In semantic, generative, and interpretability-focused modeling, error rates can be systematically reduced by injecting world knowledge, optimizing proof algorithms for ambiguity handling, scaling context windows for temporal coherence, and harmonizing aggregation rules for group preference under uncertainty.

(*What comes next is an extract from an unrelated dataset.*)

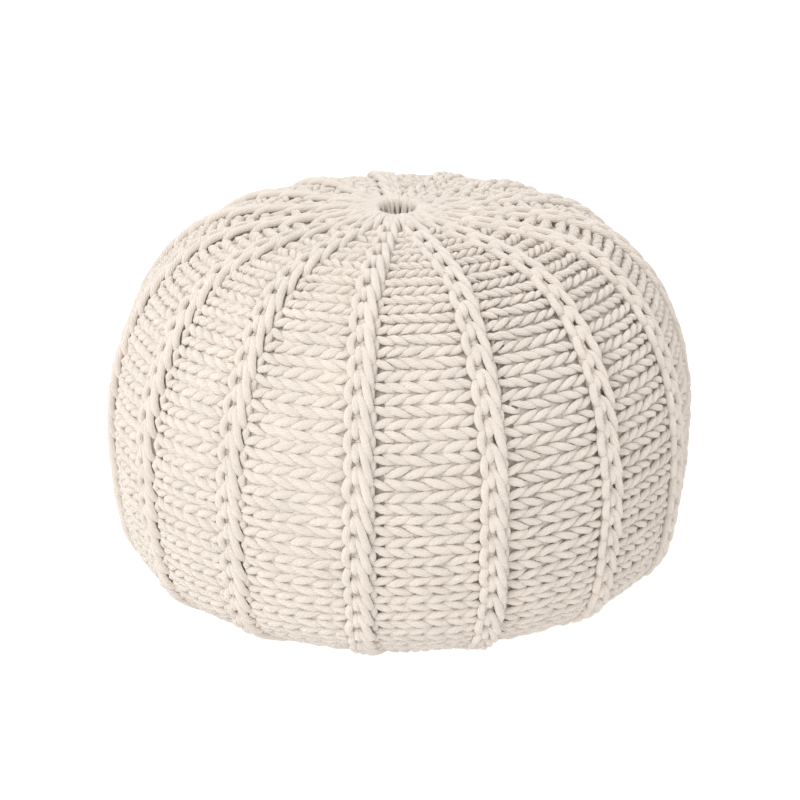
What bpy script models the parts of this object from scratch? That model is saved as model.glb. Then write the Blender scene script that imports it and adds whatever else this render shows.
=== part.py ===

7. Mathematical Formulations and Representative Expressions

Several key formulas formalize plausibility preference and error:

Plausibility combination (disjoint forced effects): $pl(A_i \wedge A_j) = pl(A_i) + pl(A_j)$
Dempster-Shafer: $bel(X) \leq P(X) \leq pl(X);\,\, pl(X) = 1 - bel(\neg X)$
Likelihood-based plausibility function: $pl_y(A) = \sup_{\theta \in A} F_\theta(T_{y, \theta})$
Denoising loss as ELBO surrogate (video): $L_{\text{denoise}}(\theta; x) = E_{t, \epsilon}[\|\epsilon - \epsilon_\theta(x_t, t)\|^2]$
PPE in diffusion models: $\text{PPE} = \frac{1}{M N} \sum_{j=1}^M \sum_{k=1}^N \mathbb{1}[L_{\text{denoise}}(\theta; x_j^+) \geq L_{\text{denoise}}(\theta; x_k^-)]$
Social choice aggregation: $c_0(p) \geq \max_i \alpha_i c_i(p);\,\, c_0^{-1}(0) \subseteq \bigcap_{i:\,\alpha_i>0} c_i^{-1}(0)$

Conclusion

Plausibility Preference Error encompasses a broad class of systematic inference, aggregation, and reasoning errors originating in miscalibration or misuse of plausibility assignment and combination. Its technical manifestations are seen in subjective and statistical inference, reasoning logics, multimodal and generative models, and group decision processes. Mitigating PPE requires rigorous algebraic foundations, exact calibration in statistical procedures, attention to model design and cognitive factors, and empirical strategies for verifying claims of sufficiency in causal adjustment. Failure to control PPE threatens the validity and acceptance of explanations, measurements, and predictions across domains that depend on reasoning under uncertainty.